Some employers attempt, through employment contracts, to require that employee legal challenges be pursued under private arbitration procedures, rather than through lawsuits or discrimination charges. The advantages to doing so include a less costly and more private forum for the dispute. But recent action in the U. S. Senate will prohibit employers from channeling certain cases to arbitration, specifically those alleging sex harassment or abuse.

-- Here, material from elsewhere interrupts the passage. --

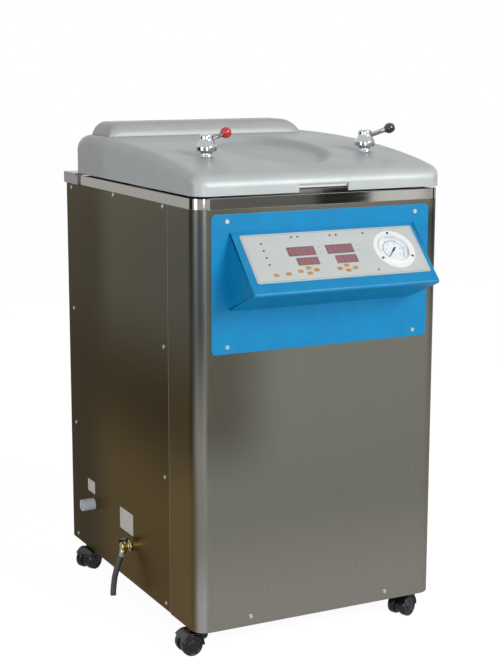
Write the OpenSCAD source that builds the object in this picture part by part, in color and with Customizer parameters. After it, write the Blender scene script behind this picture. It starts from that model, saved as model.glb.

#MeToo bill heads to Biden for signature

On Feb. 10, 2022, the Senate unanimously passed a #MeToo bill, H.R. 4445. The bill prohibits enforcement of mandatory third-party arbitration clauses in employment contracts for workplace sexual harassment or assault claims. This bill will allow anyone alleging workplace sexual harassment or assault an opportunity to pursue a civil suit against their employer in court. The bill, which had bipartisan support in both houses, nullifies pre-dispute arbitration agreements while still allowing employees to opt for arbitration. Roughly 60 million American employees are subject to mandatory arbitration clauses in their employment contracts. The bill passed 335-97 in the House and now will be sent to President Biden, who is expected to sign the bill into law. Once law, it will take effect immediately and will cover any dispute or claim that arises or accrues on or after the enactment date.

This bill impacts a multitude of employers and employees. It also applies to consumers who approve arbitration clauses in the terms of agreement they sign in exchange for using products or services, such as ride sharing services.

Employers who have binding arbitration agreements with employees should anticipate having to review and revise them once H.R. 4445 becomes law.